Even so, the movie version of "The Kite Runner" is only a qualified success. It suffers in its transition from page to film, and my guess is that its devoted fan base will think the adaptation misses the mark by more than a few inches.
It's the story of Amir, whom we meet during his boyhood in Afghanistan of the late '70s, when he's the happy, kite-flying son of a prosperous Kabul architect and best friends with Hassan, a boy his age who's the son of one of the household servants.
The idyllic friendship ends when Hassan, a member of a scorned ethnic group, is brutally raped by a group of older boys. Amir fails to prevent it, and then -- presumably out of guilt, though it's not clear -- he rejects his friend and even sabotages his place in the household.
Soon after, the Soviets invade.

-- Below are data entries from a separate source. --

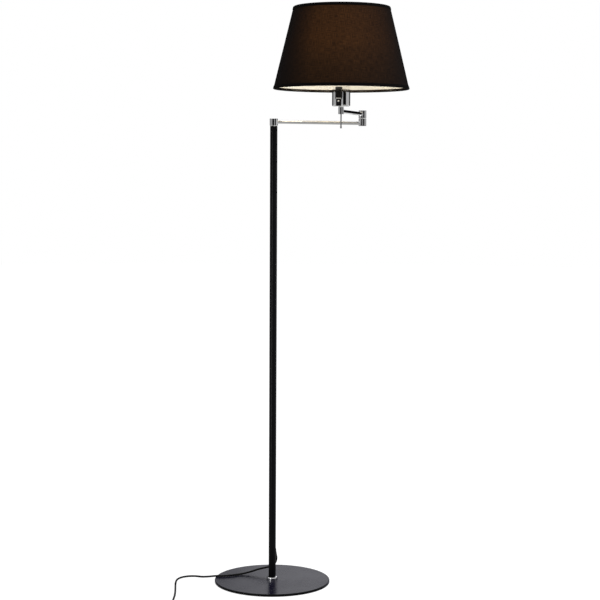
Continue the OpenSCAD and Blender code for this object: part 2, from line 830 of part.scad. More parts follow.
// Rounded oblong from its middle, for extruding
module rounded(w, h, r) {
    square([w - 2 * r, h], center = true);
    square([w, h - 2 * r], center = true);
    for (x = [-1, 1], y = [-1, 1]) translate([x * (w / 2 - r), y * (h / 2 - r)]) circle(r, $fn = 24);
}

module switch_case() {
    front = cup_r + case_depth;
    back = cup_r - 4;
    lug_back = pin_out - 2.2;
    lug_front = pin_out + 2;
    lug_drop = 4.4;
    boss_w = window_w - 0.6;
    color("#121212") at_lamp() towards_switch() difference() {
        union() {
            difference() {
                translate([0, -(front + back) / 2, case_z]) linear_extrude(case_h)
                    rounded(case_w, front - back, 1.5);
                upright(cup_d + 2 * touch, case_z - 1, case_z + case_h + 1);
            }
            translate([-boss_w / 2, -cup_r - 2, case_z + window_z + 0.3])
                cube([boss_w, 4.4, window_h - 0.6]);
            for (side = [-1, 1])
                translate([side * (case_w - lug_t) / 2 - lug_t / 2, -lug_front, case_z - lug_drop])
                    cube([lug_t, lug_front - lug_back, lug_drop + 1]);
        }
        translate([-case_w, -pin_out, pin_z]) rotate([0, 90, 0])
            cylinder(d = pin_d + 2 * run_fit, h = 2 * case_w);
    }
}

module switch_pin() {
    color("#d6d6da") at_lamp() towards_switch() translate([-case_w / 2 + 0.3, -pin_out, pin_z])
        rotate([0, 90, 0]) cylinder(d = pin_d, h = case_w - 0.6);
}

// Plate that hangs under the pin, with a hook behind the pin
module switch_paddle() {
    plate_front = pin_out + paddle_t / 2;
    hook_back = pin_out - 3.1;
    hook_front = pin_out - 1.5;
    color("#121212") at_lamp() towards_switch() difference() {
        union() {
            translate([0, -pin_out + paddle_t / 2, paddle_top - paddle_h / 2]) rotate([90, 0, 0])
                linear_extrude(paddle_t) rounded(paddle_w, paddle_h, 1.5);
            translate([-paddle_w / 2 + 1.5, -hook_front, paddle_top - 5])
                cube([paddle_w - 3, hook_front - hook_back, pin_z + 1.2 - paddle_top + 5]);
        }
        translate([-case_w, -pin_out, pin_z]) rotate([0, 90, 0])
            cylinder(d = pin_d + 2 * press_fit, h = 2 * case_w);
        translate([0, -plate_front + 1, paddle_top - 4.7]) rotate([90, 0, 0])
            cylinder(d = 2.1, h = 2);
    }
}

// Ball on the paddle's front, with a short shank in the plate
module paddle_stud() {
    plate_front = pin_out + paddle_t / 2;
    shank_r = 1;
    ball_r = stud_d / 2;
    ball_out = 0.6;                          // ball's middle in front of the plate
    flat_r = sqrt(pow(ball_r, 2) - pow(ball_out - touch, 2));
    flat_a = asin((ball_out - touch) / ball_r);
    color("#f0f0f0") at_lamp() towards_switch() translate([0, -plate_front, paddle_top - 4.7])
        rotate([90, 0, 0]) rotate_extrude($fn = 32) polygon(concat(
            [[0, -0.9], [shank_r, -0.9], [shank_r, touch], [flat_r, touch]],
            arc([0, ball_out], ball_r, -flat_a, 90, 10)));
}

// ---- Cord and plug ----

module cord_run() {
    color("#0c0c0c") swept_tube(smooth_route(cord_route, steps_per_leg), cord_d, cord_sides);
}

module cord_coil() {
    corner = cord_r;
    color("#0c0c0c") translate([coil_at[0], coil_at[1], 0.1]) rotate_extrude($fn = 96)
        translate([coil_d / 2, coil_height / 2]) rounded(coil_w, coil_height, corner);
}

// Outline of the plug's body from above, inset by t, with rounded corners
module plug_outline(t) {
    half = plug_w / 2 - t;
    x0 = boot_len + t;
    x1 = boot_len + plug_len - t;
    r = 3;
    polygon(concat(
        arc([x1 - r, half - r], r, 0, 90, 4), arc([x0 + 12, half - r], r, 90, 130, 3),
        arc([x0 + r, 9 - t - r], r, 130, 180, 3), arc([x0 + r, r + t - 9], r, 180, 230, 3),
        arc([x0 + 12, r - half], r, 230, 270, 3), arc([x1 - r, r - half], r, 270, 360, 4)));
}

// Flat two-pin plug with a tapered boot
module plug_body() {
    soft_edge = 1.8;
    color("#0c0c0c") translate(plug_at) difference() {
        union() {
            rotate([0, 90, 0]) cylinder(r1 = cord_r + 0.8, r2 = 5, h = boot_len + 1);
            hull() for (t = [0, soft_edge])
                translate([0, 0, soft_edge - t - plug_thick / 2])
                    linear_extrude(plug_thick - 2 * (soft_edge - t)) plug_outline(t);
        }
        for (s = [-1, 1])
            translate([boot_len + plug_len - plug_shank_len - touch, s * plug_pin_gap / 2, 0])
                rotate([0, 90, 0]) cylinder(d = plug_shank_d + 2 * press_fit, h = plug_len);
    }
}

// Each pin has a thin shank in the body, a plain length outside it and a tapered end
module plug_pins() {
    taper = 1;
    color("#c8c8c4") for (s = [-1, 1])
        translate(plug_at + [boot_len + plug_len, s * plug_pin_gap / 2, 0]) rotate([0, 90, 0]) {
            translate([0, 0, -plug_shank_len]) cylinder(d = plug_shank_d, h = plug_shank_len + 1);
            translate([0, 0, touch]) cylinder(d = plug_pin_d, h = plug_pin_len - taper - touch);
            translate([0, 0, plug_pin_len - taper])
                cylinder(d1 = plug_pin_d, d2 = plug_pin_d - 1.6, h = taper);
        }
}

base_plate();
base_pad();
tie_screw();
foot_insert();
foot_collar();
column_tube();
cord_grommet();
column_lead();
top_insert();
column_spindle();
column_washer();
column_nut();
column_knuckle();
column_cap();
first_arm();
first_lead();
elbow_lower();
elbow_lower_cap();
elbow_spindle();
elbow_washer();
elbow_nut();
elbow_upper();
elbow_upper_cap();
second_arm();
second_lead();
stem_knuckle();
stem_plug();
handle_rod();
stem_washer();
lamp_stem();
stem_nut();
lamp_cup();
cup_nut();
holder_base();
holder_core();
holder_terminals();
stem_lead();
holder_sleeve();
screw_shell();
centre_contact();
shade_rings();
shade_frame();
shade_top_wire();
shade_fabric();
shade_lining();
shade_hems();
bulb_cap();
bulb_tip();
bulb_glass();
switch_case();
switch_pin();
switch_paddle();
paddle_stud();
cord_run();
cord_coil();
plug_body();
plug_pins();
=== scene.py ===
"""Looks of the adjustable arm floor lamp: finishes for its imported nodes, and the soft and fine
pieces that stand for some of them, which are shade cloth, folded tapes, flex, coil tie and plug.
Metres, +Z up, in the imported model's frame."""
import json

import bpy
import numpy as np
from mathutils import Matrix, Vector


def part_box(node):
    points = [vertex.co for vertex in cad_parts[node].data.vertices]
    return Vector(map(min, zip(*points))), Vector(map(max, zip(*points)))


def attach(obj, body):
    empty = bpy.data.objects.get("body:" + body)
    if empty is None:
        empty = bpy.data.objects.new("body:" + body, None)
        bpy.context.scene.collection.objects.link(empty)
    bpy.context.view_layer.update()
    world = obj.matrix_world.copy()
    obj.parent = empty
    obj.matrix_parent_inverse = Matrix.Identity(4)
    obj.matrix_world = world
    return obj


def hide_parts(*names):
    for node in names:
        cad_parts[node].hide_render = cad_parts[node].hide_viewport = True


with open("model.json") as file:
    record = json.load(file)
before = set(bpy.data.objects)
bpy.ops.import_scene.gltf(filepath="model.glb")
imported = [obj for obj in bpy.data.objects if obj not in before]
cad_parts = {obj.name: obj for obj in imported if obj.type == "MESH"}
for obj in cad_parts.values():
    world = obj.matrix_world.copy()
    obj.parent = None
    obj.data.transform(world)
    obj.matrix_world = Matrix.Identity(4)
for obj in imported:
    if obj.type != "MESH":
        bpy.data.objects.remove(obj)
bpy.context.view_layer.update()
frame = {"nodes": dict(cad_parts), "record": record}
NODES = frame["nodes"]
TAU = 2 * np.pi
MM = 0.001


def rad(degrees):
    """Degrees in radians."""
    return float(np.radians(degrees))


# ---- Camera ----

CAMERA_PLACE = (0.0597, -4.0405, 1.0882)
CAMERA_LENS, SENSOR = 92.99, 36
CAMERA_PITCH, CAMERA_YAW, CAMERA_ROLL = rad(4.770), rad(0.149), rad(0.294)


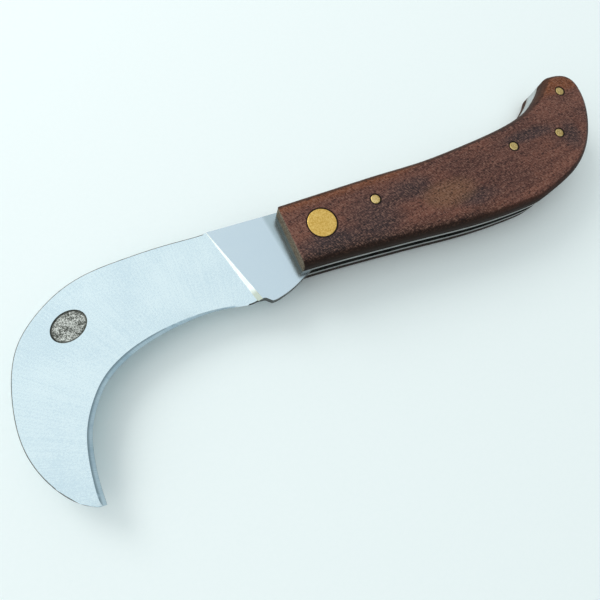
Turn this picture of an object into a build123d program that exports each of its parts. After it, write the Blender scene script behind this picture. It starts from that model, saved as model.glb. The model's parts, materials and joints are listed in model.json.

Amir and his father flee the country and make their way to the States. Years pass; Amir grows up in the Afghan community of Oakland, goes to college, gets married to another Afghan emigre (Atossa Leoni) and becomes a novelist.
And just when his adult life has gelled into success and happiness, a voice from his past comes from the now-Taliban-controlled Afghanistan. He's hit with a surprise revelation, and an opportunity to atone for his past launches him into a high adventure.
As this (nonlinear) story unfolds, the kite-flying sequences make a splendid visual metaphor and the movie grabs us with its striking visuals and poignant, Oscar-worthy performances by Homayon Eashadi (as Amir's father) and Ahmad Khan Mahmidzada (as the young Hassan).
But, unlike the novel, the script can't get inside Amir's head, so what he's thinking and feeling during and after that crucial childhood rape of his best friend is never clear. His cowardly actions are not just unsympathetic, they're unfathomable.
Thus, halfway through the movie, we lose all empathy and connection with him as a compelling protagonist. He becomes as remote as the hateful hero of the bad movie version of "Bonfire of the Vanities."
A gifted actor or even a strong star presence might have been able to bridge this gap, but Khalid Abdalla (one of the hijackers of "United 93") walks through the role of the adult Amir with so little hint of a tortured soul that he seems to have no tragic dimension whatsoever.